The research described in this thesis investigates the area of subband coding of high quality digital audio signals. The research into the application of a nonuniform filter bank employing frequency warping to digital audio coding is described.
Firstly, some aspects of psychoacoustics, especially masking effects, are studied. Utilising psychoacoustic models, perceptual entropies are calculated for a number of audio excerpts and it is shown that theoretically the bit rate can be reduced to lower than 2 bits per sample.
Different types of filter banks are reviewed. To examine the best band splitting scheme, studies are carried out on optimum bit allocations for uniform and nonuniform filter banks, with or without a psychoacoustic model. The concept of perceptual coding gain is proposed and it is shown experimentally that band splitting according to the auditory critical band rate is not recommended for audio compress10n.

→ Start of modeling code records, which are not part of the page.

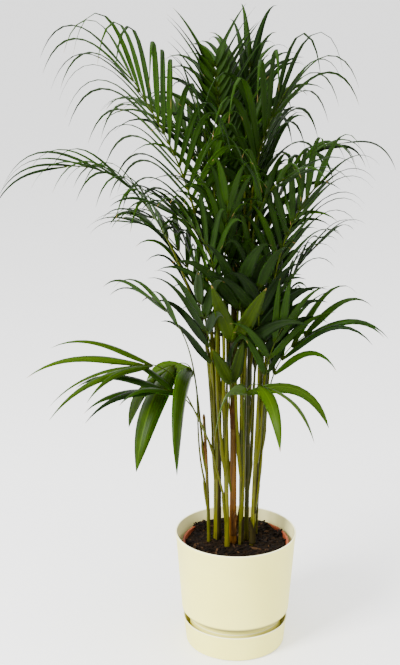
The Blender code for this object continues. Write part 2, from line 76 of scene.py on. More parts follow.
# Each pot: radius at the foot of its wall, thickness of wall and floor, radius of the bend below the wall
# (the nursery pot has none), and radius of the rounded lip
Pot = namedtuple("Pot", "base wall floor bend lip")
SAUCER = Pot(0.1024, 0.0028, 0.0030, 0.006, 0.0012)
PLANTER = Pot(0.1110, 0.0032, 0.0032, 0.008, 0.0013)
NURSERY_POT = Pot(0.0840, 0.0016, 0.0020, 0.0, 0.0008)
PLANTER_WALL_FOOT = 0.0790
PLANTER_FLOOR_TOP = 0.0700
NECK_TOP = 0.0620  # of the narrower part under the planter, which stands in the saucer
NECK_FOOT = 0.0034
NECK_RADIUS = 0.0945
PLANTER_DRAIN, NURSERY_DRAIN = 0.010, 0.012  # radii of the drain holes
BAND_HEIGHT, BAND_STEP = 0.014, 0.0030  # of the rim of the nursery pot

SOIL_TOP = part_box("potting_soil")[1].z
SOIL_RADIUS = 0.1026  # at its surface
SOIL_FOOT_RADIUS = 0.0832
SOIL_RINGS, SOIL_SPOKES = 46, 150
HEAP_HEIGHT = 0.0105  # of the soil against the back of the nursery pot
CHIP_COUNT = 1300
CHIP_REACH = 0.0985  # how far from the middle the strewn chips lie
CHIP_DARKNESS = 2.6  # the higher, the fewer pale chips
CHIP_SIZES = (0.0010, 0.0015, 0.0022, 0.0032)
CHIP_STRETCHES = (1.0, 1.3, 2.4, 3.6)
# Clumps of bark caught on the nursery pot's rim: direction in degrees, distance out, spread, number
CLUMPS = ((140, 0.097, 0.012, 90), (24, 0.099, 0.009, 50), (205, 0.095, 0.007, 25))

CANE_FLARE = 1.25  # how much wider a cane is where it meets the soil
CANE_FLARE_HEIGHT = 0.03
CANE_SIDES, CANE_RINGS = 20, 90
CANE_RING_SPACING = 0.055  # between leaf scars
SCAR_HALF_WIDTH = 0.0022
SCAR_BULGE = 0.035
OLD_SHEATH_ROWS, OLD_SHEATH_COLUMNS = 12, 14
OLD_SHEATH_THICKNESS = 0.0005

PETIOLE_RADIUS = 0.0012  # before its length is counted in
PETIOLE_RADIUS_PER_METRE = 0.0052
RACHIS_TIP_RADIUS = 0.0009
BLADE_THICKNESS = 0.0011
STATIONS = ((0.25, 1.0), (0.625, 0.60))  # where a leaflet is shaped, and its share of full width there
DROOP_POWER = 2.2  # how much of a leaflet's bend is left to its outer end
BASE_HALF_SHARE = 0.42  # half of a leaflet's base along the rachis, as a share of its width
LEAFLET_STEPS = 8
LEVELLING = 5.5  # how fast leaflets turn back to face the sky as their frond rolls
LEVELLING_START = 0.5  # sine of the roll at which they start to
CLEARANCE = 0.0012  # how far a leaflet stays from everything but its own rachis
ANGLE_JITTER = 4.0
LENGTH_JITTER = 0.06
JITTER_SEED = 11
# Other directions and lengths a leaflet tries when its place is taken: (swing, lift, share of its length)
LEAFLET_TRIES = (
    (0, 0, 1.0), (7, 0, 1.0), (-7, 0, 1.0), (0, 14, 1.0), (0, -14, 1.0), (13, 10, 0.95),
    (-13, 10, 0.95), (13, -12, 0.9), (-13, -12, 0.9), (0, 0, 0.8), (0, 24, 0.8), (0, -24, 0.75),
    (18, 0, 0.7), (-18, 0, 0.7), (0, 0, 0.6), (0, 30, 0.5), (0, 0, 0.42),
)
PETIOLE_RINGS = 5

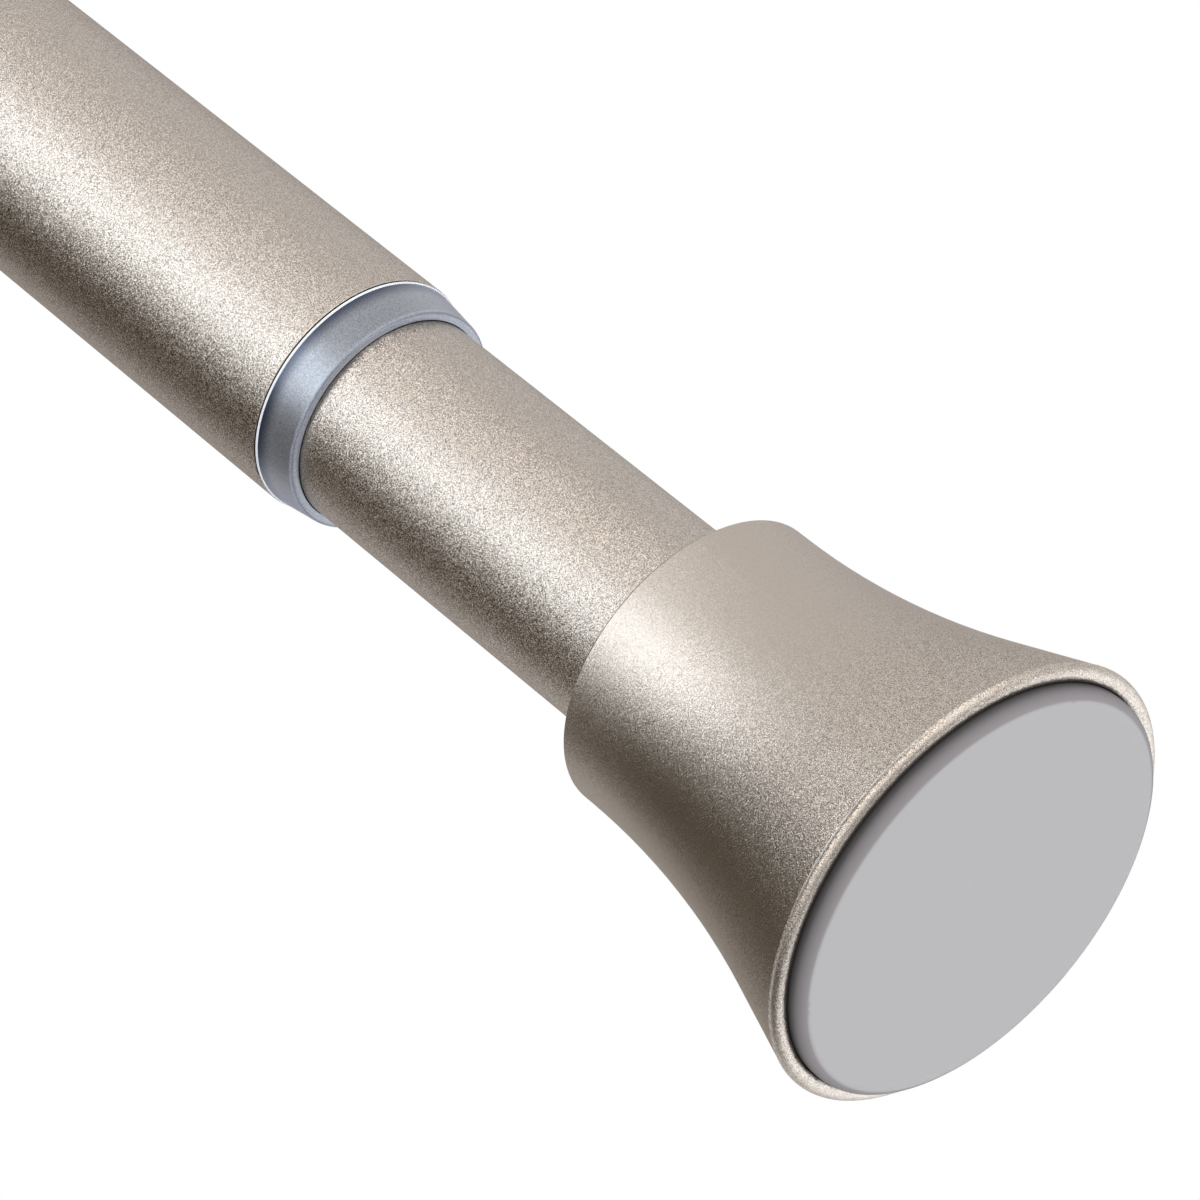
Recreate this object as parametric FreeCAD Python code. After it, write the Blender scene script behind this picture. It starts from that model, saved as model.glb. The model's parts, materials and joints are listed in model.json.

A new generic nonuniform decomposition algorithm, relying on cascading frequency warping and a uniform filter bank, is developed. Detailed analyses of frequency warped signals are carried out. The effect of truncation of the original signal and the warped signal is investigated. It is shown that the reconstruction is near perfect and coding based on the new nonuniform filter bank is capable of noise shaping.
A subband coder based on the nonuniform filter bank is constructed and results are presented. Objective assessment and informal subjective assessment are carried out and they show that the coding reaches high quality at 192 kbps per channel; however, some artefact is perceptable.
An efficient implementation of the Koilpillai-Vaidyanathan pseudo-quadrature mirror filter (KVPQMF) bank, which features simplicity in prototype filter design and suitability for audio coding, is developed. The savings in the number of calculations
and in the execution time over the direct implementation is significant.